At first it looks simple enough. You bend over as if in uttanasana. You extend one leg behind and hold it there while balancing on the other. Then comes the tricky part: As you balance on one leg, you extend you arms to the left and right while bending in the extended leg closer to your hip AND bending down on the other leg as well. Done right it looks like an albatross. As for my asana, thankfully, I have no where to check– The yogi next to me blocks the mirror-I have only my inner feeling and thigh pain to use for assessment. How good am I at the Albatross pose? Ask my friend in front. She well tell you.
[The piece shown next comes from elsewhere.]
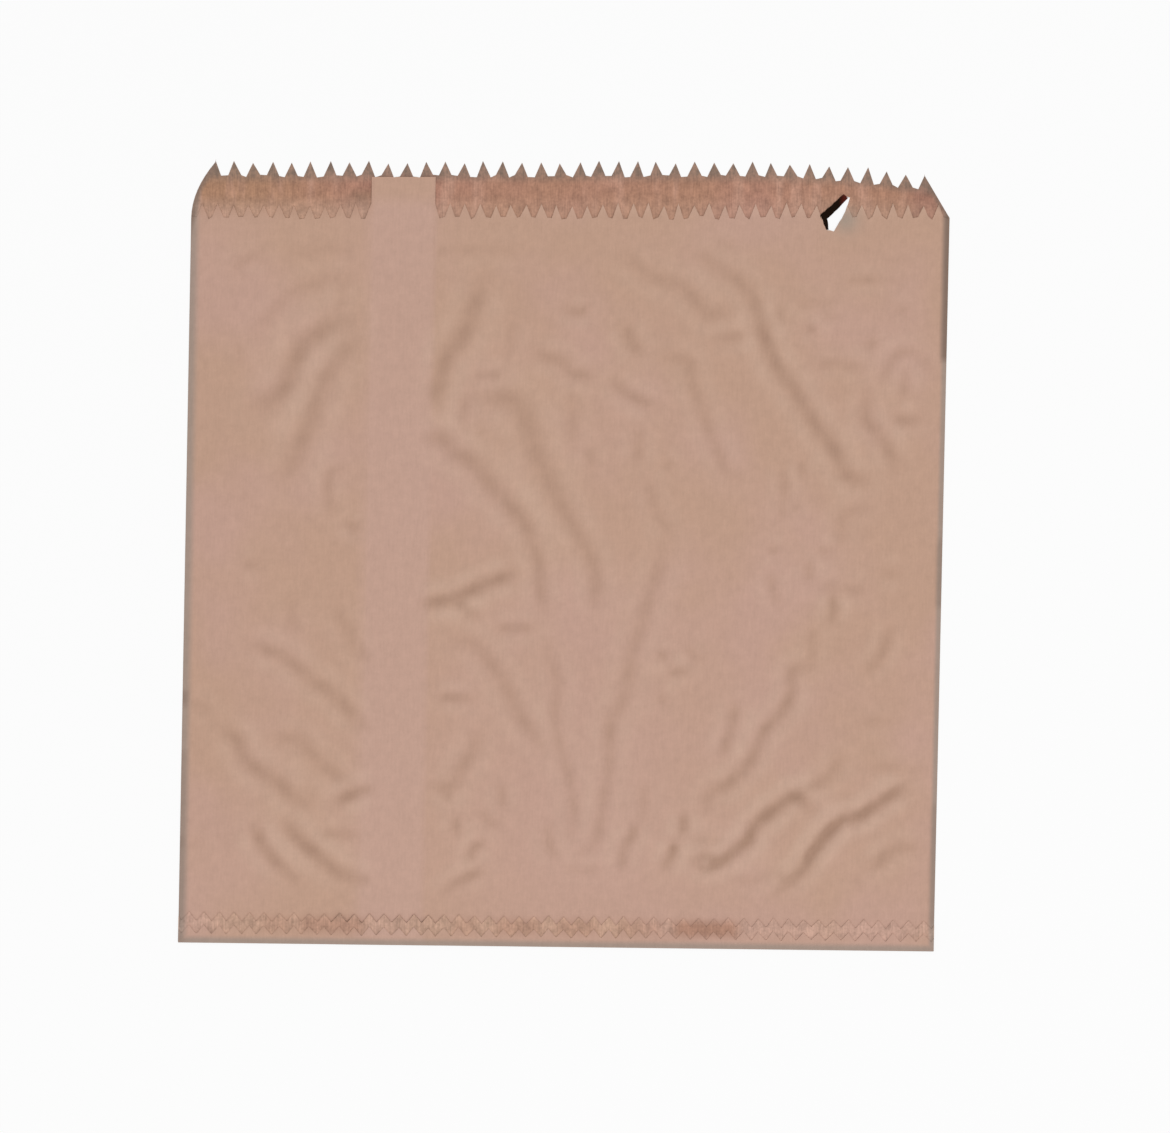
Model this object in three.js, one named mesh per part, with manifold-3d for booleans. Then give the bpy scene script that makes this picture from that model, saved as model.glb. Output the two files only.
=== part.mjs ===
// A flat brown paper lunch bag, lying on its plain far side with its seam up.
// One sheet of kraft paper is rolled into a flattened tube and lapped down the near side.
// The tube's mouth is pinked, with the near ply cut short of the far one to leave a lip.
// Its bottom end is folded up over the near side, with the end of each ply pinked too.
// Millimetres, +Z up, +Y towards the mouth, +X to the right as the seam is looked at.

import * as THREE from "three";
import { mergeVertices } from "three/addons/utils/BufferGeometryUtils.js";
import Module from "manifold-3d";

const wasm = await Module();
wasm.setup();

// The paper, and the air and paste between its plies
const PAPER_THICKNESS = 0.1;
const PRESSED_GAP = 0.1;
const PASTE_FILM = 0.05;
const PASTE_BITE = 0.03;

// The flattened tube, from side fold to side fold and from bottom fold to far teeth
const BAG_WIDTH = 200;
const BAG_LENGTH = 207.4;
const SIDE_FOLD_STEPS = 2;

// The lap seam, measured from the left side fold. It runs on past the lip as a tongue.
const HIDDEN_LAP_EDGE = 47.4;
const LAP_WIDTH = 16.8;
const LAP_RAMP = 2.5;
const LAP_PASTE_WIDTH = 9;
const TONGUE_DROP = 3.9;

// The mouth: two pinked cuts, a little out of square, the far one dipping to its right end
const CUT_SKEW_DEG = 1.15;
const FAR_PITCH = 5.05;
const FAR_TOOTH = 3.8;
const LEFT_CORNER_INSET = 6.1;
const RIGHT_CORNER_INSET = 6.8;
const MOUTH_DIP = 4.7;
const MOUTH_DIP_WIDTH = 55;
const LIP_DROP = 11.1;
const LIP_PITCH = 4;
const LIP_TOOTH = 3.6;

// The bottom, folded up over the near side and pasted down
const FOLD_SKEW_DEG = 0.46;
const FOLD_STEPS = 4;
const FLAP_FAR_LENGTH = 4.8;
const FLAP_STEP_BACK = 3.4;
const FLAP_PITCH = 4;
const FLAP_TOOTH = 2.2;
const FLAP_PASTE_START = 1.4;
const FLAP_PASTE_WIDTH = 1;
const FLAP_PASTE_INSET = 4;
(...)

I plan to learn more about yoga poses and their names. That way I can write more accurately about our practice. I enjoy talking about the periphery of yoga–the essence minus the posture-such as feelings, peaceful moments, meditation, the challenge of living harmoniously: Over and over I have made connections with yoga as it manifests outside the class. At this point I want to refocus on asana. The reason being, the very basic physical movement sometimes releases a tide of hubris. One day, a couple of weeks ago, I experienced the mind body connection yoga makes. We were in the middle of the class and I was having trouble concentrating- no surprise. Suddenly during a hip rotation a knot came untied. I could feel the potent release of whatever it was I was holding– inside the tissue, inside my heart inside my brain. Instantly a change of state came over me and stuck with me throughout the rest of the class all the way to the drive home.
That’s why I want to study what we do. I want to learn why and how the body yields its own healing to the heart and mind. If my elbow, my knee, my shoulder, my thigh, my skin looks no different, why do I feel so much better? Where does this” bettering” start? I would like to know, and I plan to find out.
A strong armor in a dark field.
Fingers, toes, arms, and legs
When you see me you see these things.
But deep inside I have wings.
When you see me you see a spirit that glows in the dark,
Sometimes even a spark.
If you look deeply through my eyes,
You will know that when I do yoga, I fly.